Hjemkomst ship gallery to get fresh look for 40th anniversary

Executive director Maureen Kelly Jonason says new interpretive displays will be in place for the 40th anniversary celebration of the Hjemkomst ship’s voyage to Norway. (Photo/Russ Hanson.)

Nancy Edmonds Hanson

The 40th anniversary of the Hjemkomst Viking ship’s historic voyage across the Atlantic will be celebrated with a newly designed interpretive gallery – one that combines artifacts with audiovisual displays and kiosks to bring the story to virtual life.

Maureen Kelly Jonason of the Historical and Cultural Society of Clay County has been working since last summer to gather support for the refreshed exhibit, now being developed by Brown Knows Design of Duluth. The cost of the exhibit itself is $100,000; a new public address system and technology to make it accessible to visitors who are blind or deaf make up the balance of the $150,000 goal.

The campaign has raised $127,300 to date.

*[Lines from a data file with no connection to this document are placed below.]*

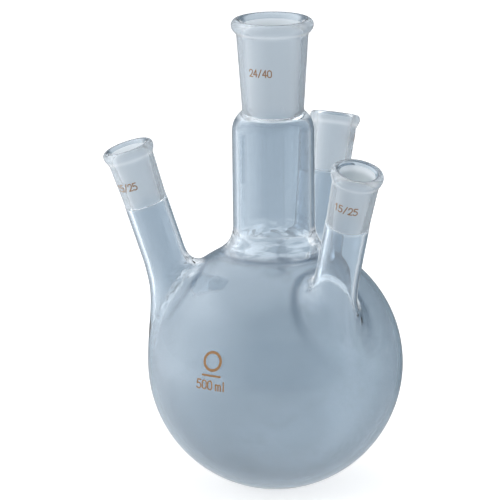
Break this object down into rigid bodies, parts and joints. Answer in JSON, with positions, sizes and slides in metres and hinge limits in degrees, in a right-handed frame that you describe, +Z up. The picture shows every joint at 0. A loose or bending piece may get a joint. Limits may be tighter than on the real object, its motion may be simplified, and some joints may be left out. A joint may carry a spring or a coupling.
{
  "type": "round bottom flask",
  "caption": "Clear glass round bottom flask with an upright ground centre neck and tilted ground side necks around it, for stirring, heating and distilling.",
  "frame": {"origin": "lowest point of the ball, on the centre neck's axis, where the ball sits in its ring or mantle", "axes": "+Z up along the centre neck; -X towards the left side neck; the printed marks face -Y and -X"},
  "size_m": [0.1217, 0.1228, 0.1967],
  "materials": {
    "clear_glass": "clear borosilicate glass, fire polished",
    "ground_glass": "borosilicate glass, bore ground to a fine frost, lip and outside clear",
    "enamel": "orange-brown ceramic enamel, screen printed and fired on"
  },
  "bodies": {
    "root": {"bulb": "clear_glass", "centre_tube": "clear_glass", "side_tube_left": "clear_glass", "side_tube_rear": "clear_glass", "side_tube_front": "clear_glass", "centre_socket": "ground_glass", "side_socket_left": "ground_glass", "side_socket_rear": "ground_glass", "side_socket_front": "ground_glass", "centre_mark": "enamel", "side_mark_left": "enamel", "side_mark_rear": "enamel", "side_mark_front": "enamel", "capacity_mark": "enamel", "emblem_mark": "enamel"}
  },
  "joints": []
}
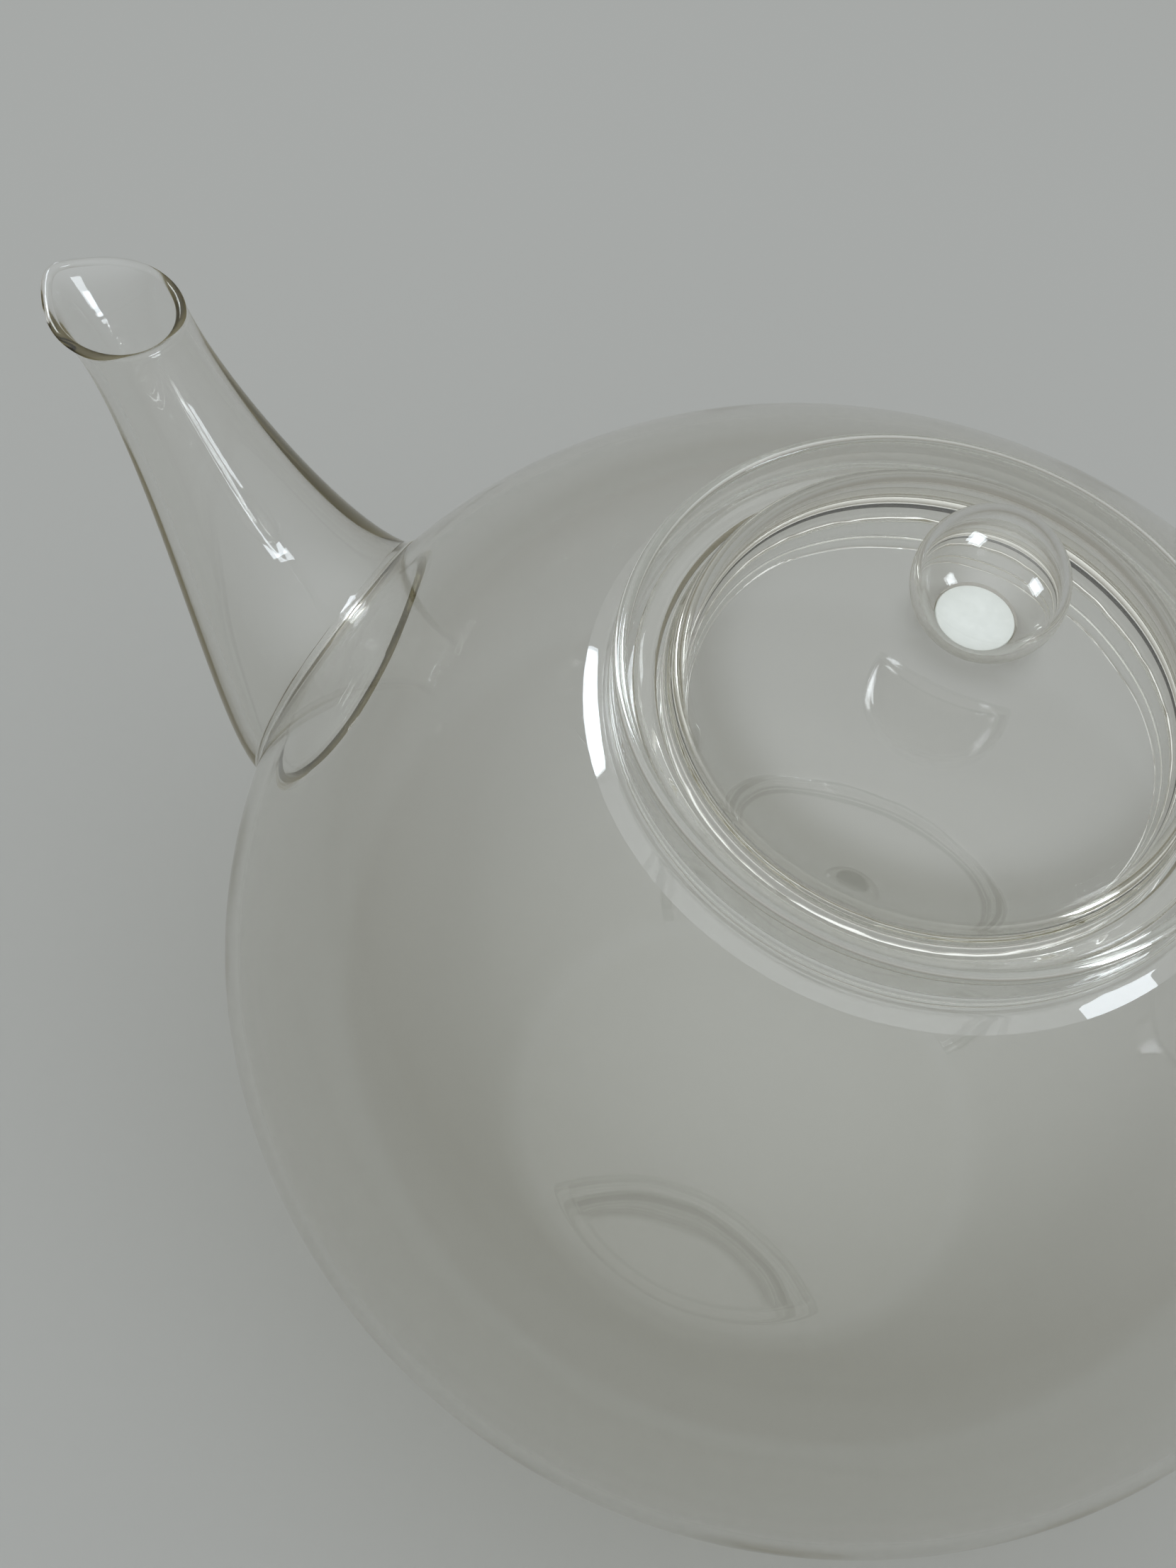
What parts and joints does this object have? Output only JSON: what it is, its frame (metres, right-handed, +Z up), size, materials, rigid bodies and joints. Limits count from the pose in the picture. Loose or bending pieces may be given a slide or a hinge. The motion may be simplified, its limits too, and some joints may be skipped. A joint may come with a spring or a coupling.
{
  "type": "glass teapot",
  "caption": "Clear blown-glass teapot: squat bulb, neck ring, tapering spout, ear handle, lift-off domed lid with skirt and hollow ball knob.",
  "frame": {"origin": "centre of the flat base on the table, on the bulb's upright axis", "axes": "+Z up along the bulb's axis, the spout points along -X and the handle along +X"},
  "size_m": [0.2422, 0.16, 0.1455],
  "materials": {
    "clear_glass": "thin clear blown glass, fire polished",
    "rim_glass": "clear glass seen through its thickness, faint olive",
    "rod_glass": "solid clear glass rod",
    "ground_glass": "finely ground, pale and frosted"
  },
  "bodies": {
    "pot": {"bulb": "clear_glass", "neck_ring": "rim_glass", "spout": "clear_glass", "spout_weld": "rim_glass", "handle": "rod_glass", "handle_top_pad": "rod_glass", "handle_foot_pad": "rod_glass"},
    "lid": {"lid_dome": "clear_glass", "lid_skirt": "rim_glass", "knob_ball": "clear_glass", "knob_disc": "ground_glass"}
  },
  "joints": [
    {"name": "lid_lift", "type": "slide", "parent": "pot", "child": "lid", "axis": [0, 0, 1], "range_m": [0, 0.06]}
  ]
}
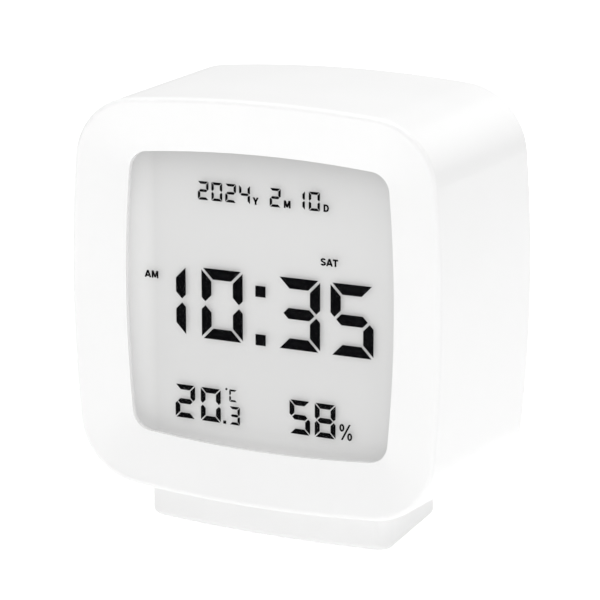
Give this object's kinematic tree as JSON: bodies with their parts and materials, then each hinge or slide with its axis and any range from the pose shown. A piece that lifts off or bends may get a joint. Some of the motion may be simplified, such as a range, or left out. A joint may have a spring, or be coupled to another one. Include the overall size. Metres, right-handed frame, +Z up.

Several large grants laid the groundwork, including $50,000 from the Margaret A. Cargill Philanthropies and $25,000 from the Fargo-Moorhead Convention and Visitors Bureau’s capital project fund; another grant, this one from the Minnesota Historical Society, is also in the works.

The HCSCC board and the director have raised $52,300 in gifts from individuals and businesses in the community, among them $10,000 from Sanford Health and $5,000 each from the Offutt Family Foundation and Bell Bank. “Our Moorhead vendors have been extremely generous in supporting us,” Jonason adds. “We have received gifts from many, many individuals.”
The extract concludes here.